* Task to complete *
Write out each line exactly as it stands, please.

--- Start of Data shown ---

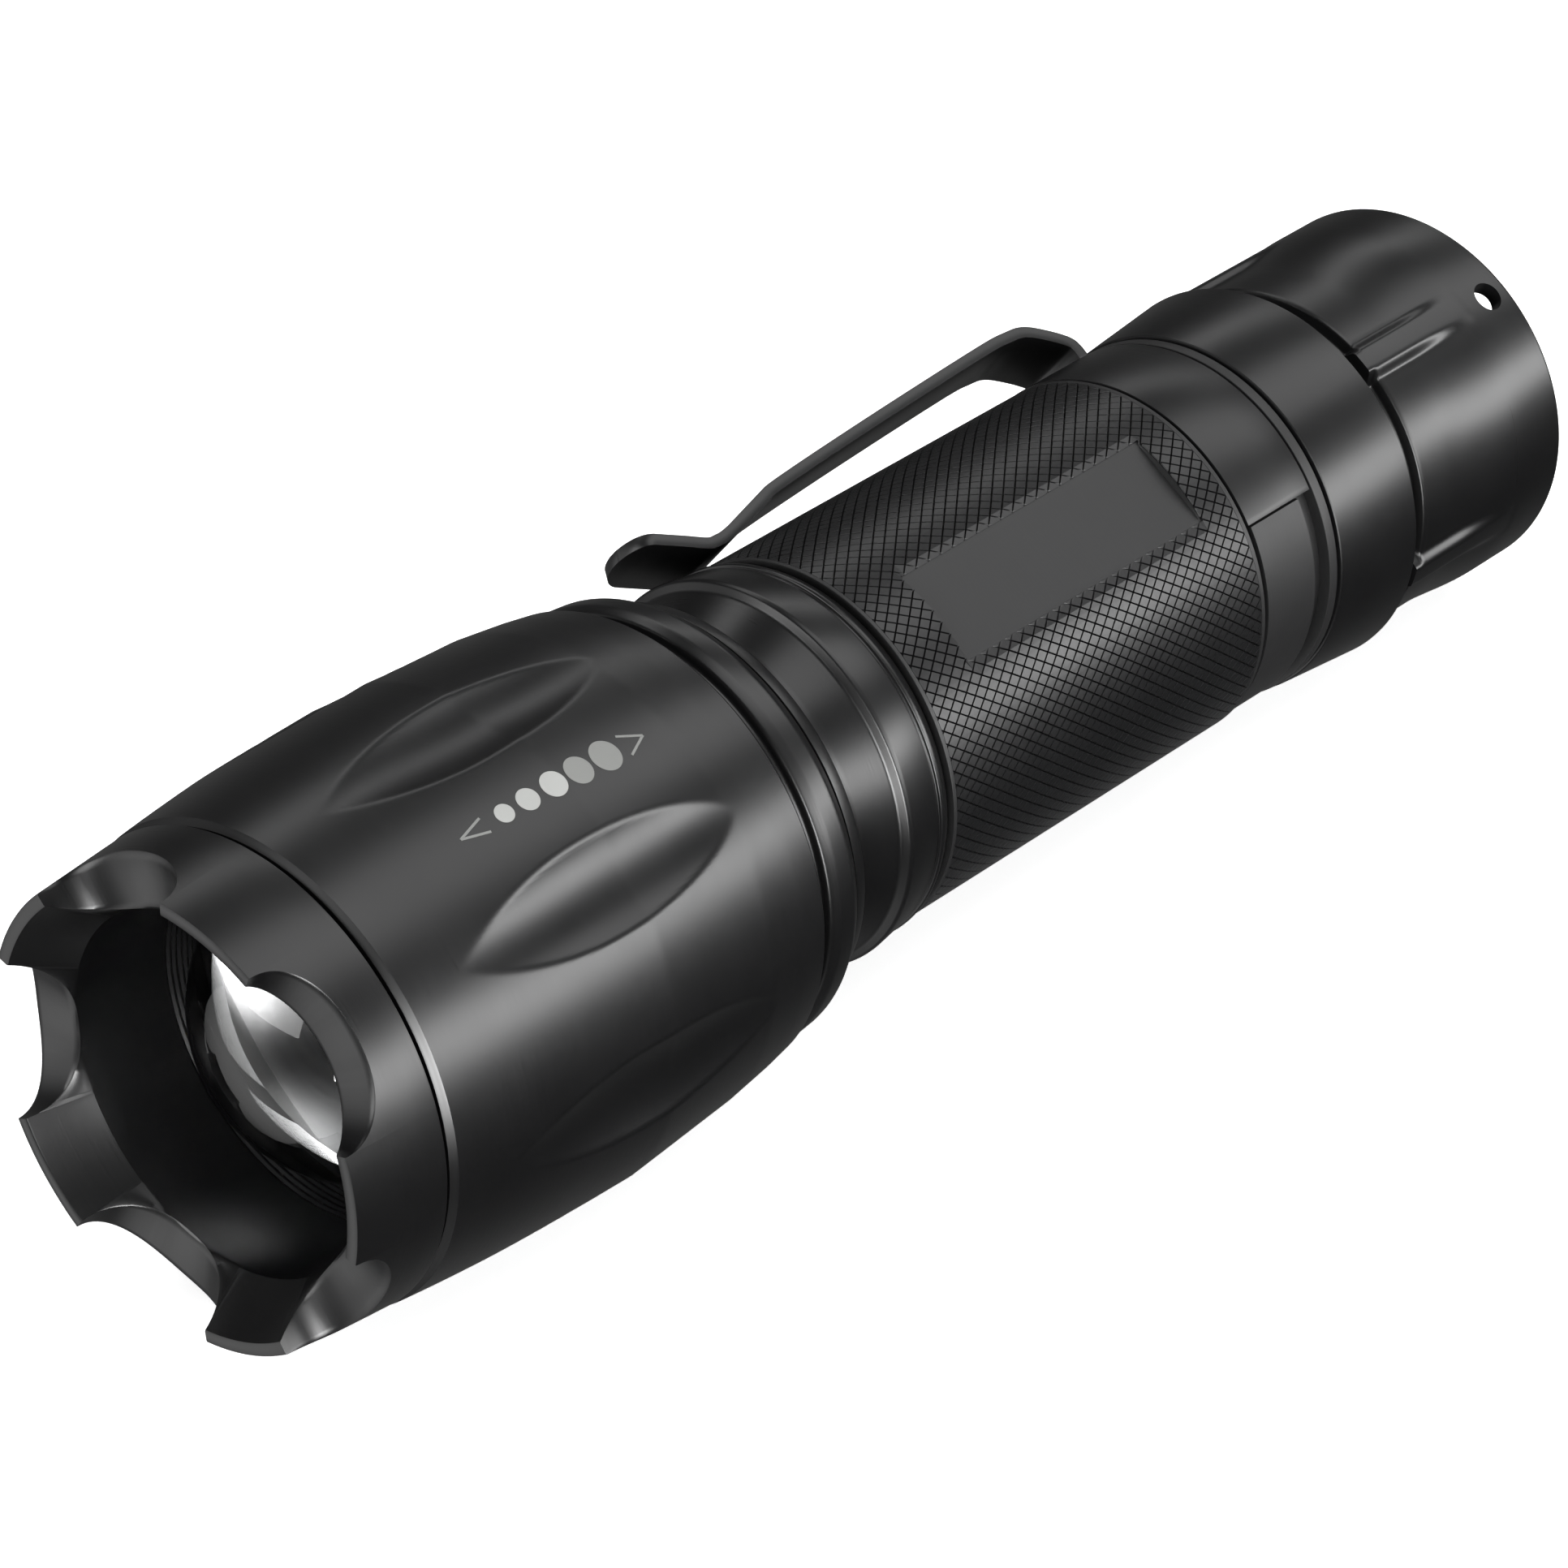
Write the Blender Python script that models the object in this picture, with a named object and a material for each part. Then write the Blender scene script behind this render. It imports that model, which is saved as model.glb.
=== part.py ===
"""Zoom flashlight, lying on its side, built as an assembly of separate pieces.

Every turned piece is drawn along the flashlight's own axis in millimetres: z is the
distance from the tail end towards the beam, r the distance from the axis, and angles
run around the axis. An empty carries the whole assembly and lays that axis along Y,
with the beam towards -Y and the lowest point of the head at height 0.
"""
import math

import bmesh
import bpy
from mathutils import Matrix, Vector

MM = 0.001

# ---- clearances and clocking -------------------------------------------------
GAP = 0.3                 # between pieces that touch on the real object
SLIP = 0.3                # radial gap of a sliding or threaded fit
SEAL_SQUEEZE = 0.25       # gap left around each O-ring in its groove
PANEL_ANGLE = 55.6        # label flat on the tube; a second one is opposite
CLIP_ANGLE = 142.0
SCALLOP_ANGLE = 39.0
DIMPLE_ANGLE = 39.5
RIB_ANGLE = 56.0
FINE = 48                 # segments of the outer pieces
MIDDLE = 36               # segments of large pieces that are mostly covered
COARSE = 20               # segments of the inner pieces

# ---- tail cap ----------------------------------------------------------------
TUBE_R = 14.37            # outside of the battery tube; the cap and collars follow it
TUBE_BORE_R = 10.6
CAP_LENGTH = 27.2
CAP_RIM_R = TUBE_R + 0.53
CAP_RIM_LENGTH = 5.2
CAP_RIM_EDGE = 0.6
CAP_RAMP = 1.4            # from the rim down to the ribbed body
CAP_BODY_R = TUBE_R - 0.07
CAP_RING_LENGTH = 8.9     # smooth front ring with the step behind it
CAP_STEP_WIDTH = 0.6
CAP_STEP_R = TUBE_R - 0.57
CAP_RING_R = TUBE_R + 0.93
CAP_FRONT_R = TUBE_R + 0.13
CAP_SKIRT_R = TUBE_BORE_R + 1.8    # inside of the open skirt around the button
CAP_SKIRT_DEPTH = 4.2
CAP_WEB = 1.8
CAP_BOOT_HOLE_R = 7.3
CAP_SWITCH_R = TUBE_BORE_R + 0.6
CAP_THREAD_R = TUBE_BORE_R + 2.3
RIB_COUNT = 5
RIB_R = TUBE_R + 0.58
RIB_HALF_ANGLE = 5.0
LANYARD_ANGLE = 54.0
LANYARD_Z = 2.4
LANYARD_R = 1.2

# ---- switch ------------------------------------------------------------------
BOOT_FLANGE = 1.0
BOOT_WALL = 1.0
BOOT_TOP_Z = 1.0
HOUSING_LENGTH = 7.0
HOUSING_FLOOR = 1.6
PLUNGER_R = 4.3
PLUNGER_HEAD = 1.2
PLUNGER_STEM_R = 1.6
PLUNGER_TRAVEL = 1.8
RETURN_WIRE_R = 0.22
SWITCH_BOARD = 1.2
RETAINER = 1.8
RETAINER_HOLE_R = 7.5
WRENCH_HOLE_R = 0.8

# ---- battery tube ------------------------------------------------------------
TUBE_COLLAR = 0.9         # plain ring between the cap and the clip's groove
CLIP_GROOVE = 7.8
CLIP_GROOVE_R = TUBE_R - 1.02
GRIP_REAR = 3.6           # grip behind the label flats
PANEL_LENGTH = 26.2
PANEL_DISTANCE = TUBE_R - 0.7      # from the axis to the flat
PANEL_RUNOUT = 0.25
GRIP_FRONT = 5.2          # grip in front of the label flats
TUBE_SOCKET_R = TUBE_BORE_R + 2.0  # front bore that takes the head core
TUBE_SOCKET_DEPTH = 7.7
SEAL_WIRE_R = 0.45
SEAL_GROOVE = 1.4
SEAL_SETBACK = 1.8        # from a thread's end to the middle of its O-ring

# ---- pocket clip -------------------------------------------------------------
CLIP_SHEET = 0.75
CLIP_BAND_HALF_ANGLE = 110.0
CLIP_ARM_WIDTH = 6.5
CLIP_ARM_SHEET = 0.9
CLIP_ARM_R = TUBE_R + 3.73         # middle of the sheet where the arm leaves the shoulder
CLIP_KNEE_R = TUBE_R + 2.43
CLIP_TIP_R = TUBE_R + 3.63
CLIP_ARM_REACH = 49.0     # from the band to the tip of the curl

# ---- cell --------------------------------------------------------------------
CELL_LENGTH = 65.0
CELL_R = 9.2
CELL_EDGE = 0.5
CELL_NUB_R = 3.2
CELL_NUB = 0.9
SLEEVE_WALL = 0.8
TAIL_WIRE_R = 0.4

# ---- head core ---------------------------------------------------------------
COLLAR_R = TUBE_R + 0.28
COLLAR_RIM = 1.2
BAND_R = TUBE_R + 0.63
BAND_LENGTH = 5.2
BAND_TAPER = 3.1
CORE_THREAD_R = TUBE_BORE_R + 1.4
NECK_R = CORE_THREAD_R + 1.0
NECK_SHOWN = 2.5          # neck between the taper and the sleeve when zoomed in
STOP_LENGTH = 4.2
ZOOM_TRAVEL = 14.0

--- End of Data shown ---

* Correct answer *
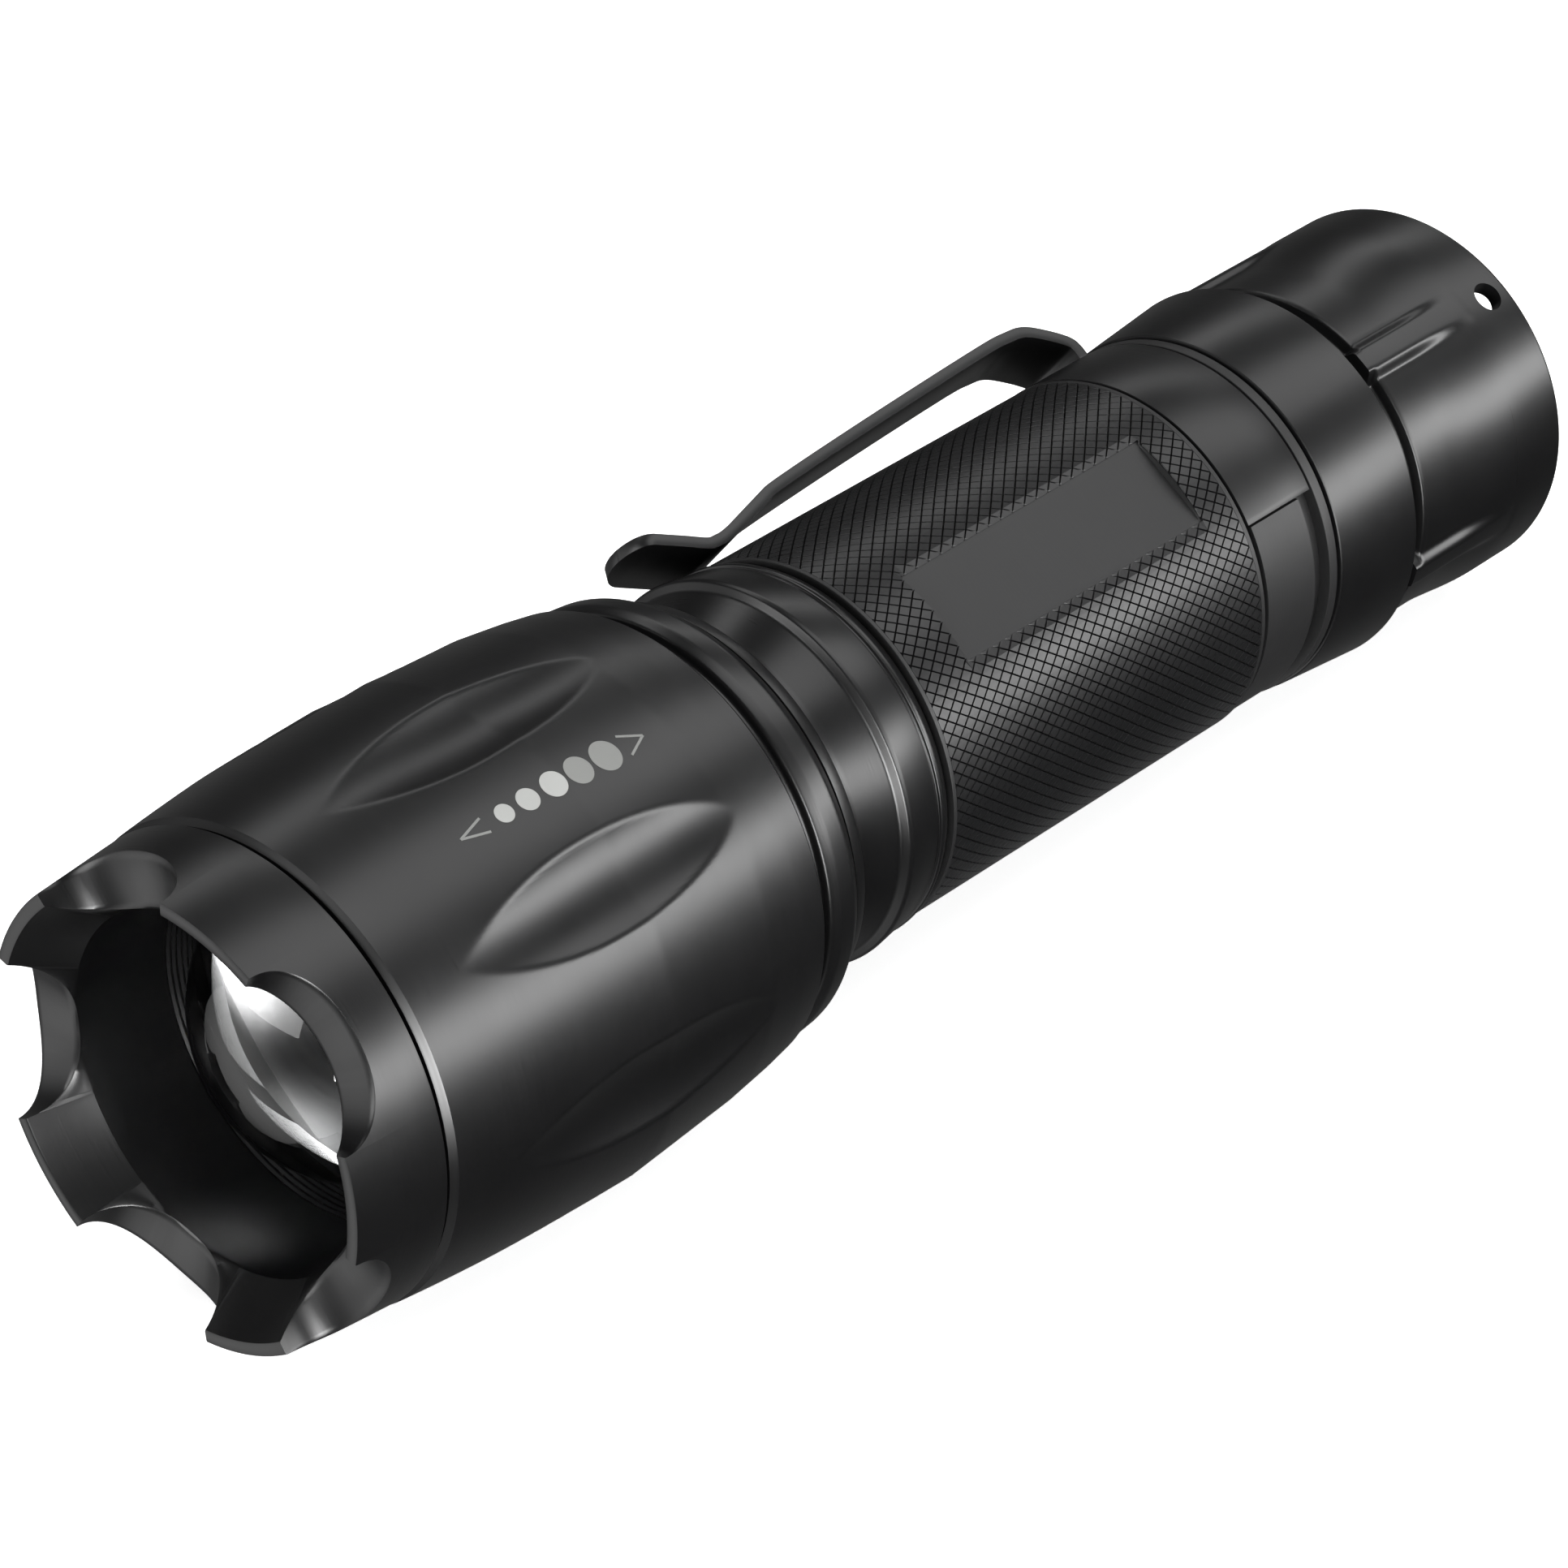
Write the Blender Python script that models the object in this picture, with a named object and a material for each part. Then write the Blender scene script behind this render. It imports that model, which is saved as model.glb.
=== part.py ===
"""Zoom flashlight, lying on its side, built as an assembly of separate pieces.

Every turned piece is drawn along the flashlight's own axis in millimetres: z is the
distance from the tail end towards the beam, r the distance from the axis, and angles
run around the axis. An empty carries the whole assembly and lays that axis along Y,
with the beam towards -Y and the lowest point of the head at height 0.
"""
import math

import bmesh
import bpy
from mathutils import Matrix, Vector

MM = 0.001

# ---- clearances and clocking -------------------------------------------------
GAP = 0.3                 # between pieces that touch on the real object
SLIP = 0.3                # radial gap of a sliding or threaded fit
SEAL_SQUEEZE = 0.25       # gap left around each O-ring in its groove
PANEL_ANGLE = 55.6        # label flat on the tube; a second one is opposite
CLIP_ANGLE = 142.0
SCALLOP_ANGLE = 39.0
DIMPLE_ANGLE = 39.5
RIB_ANGLE = 56.0
FINE = 48                 # segments of the outer pieces
MIDDLE = 36               # segments of large pieces that are mostly covered
COARSE = 20               # segments of the inner pieces

# ---- tail cap ----------------------------------------------------------------
TUBE_R = 14.37            # outside of the battery tube; the cap and collars follow it
TUBE_BORE_R = 10.6
CAP_LENGTH = 27.2
CAP_RIM_R = TUBE_R + 0.53
CAP_RIM_LENGTH = 5.2
CAP_RIM_EDGE = 0.6
CAP_RAMP = 1.4            # from the rim down to the ribbed body
CAP_BODY_R = TUBE_R - 0.07
CAP_RING_LENGTH = 8.9     # smooth front ring with the step behind it
CAP_STEP_WIDTH = 0.6
CAP_STEP_R = TUBE_R - 0.57
CAP_RING_R = TUBE_R + 0.93
CAP_FRONT_R = TUBE_R + 0.13
CAP_SKIRT_R = TUBE_BORE_R + 1.8    # inside of the open skirt around the button
CAP_SKIRT_DEPTH = 4.2
CAP_WEB = 1.8
CAP_BOOT_HOLE_R = 7.3
CAP_SWITCH_R = TUBE_BORE_R + 0.6
CAP_THREAD_R = TUBE_BORE_R + 2.3
RIB_COUNT = 5
RIB_R = TUBE_R + 0.58
RIB_HALF_ANGLE = 5.0
LANYARD_ANGLE = 54.0
LANYARD_Z = 2.4
LANYARD_R = 1.2

# ---- switch ------------------------------------------------------------------
BOOT_FLANGE = 1.0
BOOT_WALL = 1.0
BOOT_TOP_Z = 1.0
HOUSING_LENGTH = 7.0
HOUSING_FLOOR = 1.6
PLUNGER_R = 4.3
PLUNGER_HEAD = 1.2
PLUNGER_STEM_R = 1.6
PLUNGER_TRAVEL = 1.8
RETURN_WIRE_R = 0.22
SWITCH_BOARD = 1.2
RETAINER = 1.8
RETAINER_HOLE_R = 7.5
WRENCH_HOLE_R = 0.8

# ---- battery tube ------------------------------------------------------------
TUBE_COLLAR = 0.9         # plain ring between the cap and the clip's groove
CLIP_GROOVE = 7.8
CLIP_GROOVE_R = TUBE_R - 1.02
GRIP_REAR = 3.6           # grip behind the label flats
PANEL_LENGTH = 26.2
PANEL_DISTANCE = TUBE_R - 0.7      # from the axis to the flat
PANEL_RUNOUT = 0.25
GRIP_FRONT = 5.2          # grip in front of the label flats
TUBE_SOCKET_R = TUBE_BORE_R + 2.0  # front bore that takes the head core
TUBE_SOCKET_DEPTH = 7.7
SEAL_WIRE_R = 0.45
SEAL_GROOVE = 1.4
SEAL_SETBACK = 1.8        # from a thread's end to the middle of its O-ring

# ---- pocket clip -------------------------------------------------------------
CLIP_SHEET = 0.75
CLIP_BAND_HALF_ANGLE = 110.0
CLIP_ARM_WIDTH = 6.5
CLIP_ARM_SHEET = 0.9
CLIP_ARM_R = TUBE_R + 3.73         # middle of the sheet where the arm leaves the shoulder
CLIP_KNEE_R = TUBE_R + 2.43
CLIP_TIP_R = TUBE_R + 3.63
CLIP_ARM_REACH = 49.0     # from the band to the tip of the curl

# ---- cell --------------------------------------------------------------------
CELL_LENGTH = 65.0
CELL_R = 9.2
CELL_EDGE = 0.5
CELL_NUB_R = 3.2
CELL_NUB = 0.9
SLEEVE_WALL = 0.8
TAIL_WIRE_R = 0.4

# ---- head core ---------------------------------------------------------------
COLLAR_R = TUBE_R + 0.28
COLLAR_RIM = 1.2
BAND_R = TUBE_R + 0.63
BAND_LENGTH = 5.2
BAND_TAPER = 3.1
CORE_THREAD_R = TUBE_BORE_R + 1.4
NECK_R = CORE_THREAD_R + 1.0
NECK_SHOWN = 2.5          # neck between the taper and the sleeve when zoomed in
STOP_LENGTH = 4.2
ZOOM_TRAVEL = 14.0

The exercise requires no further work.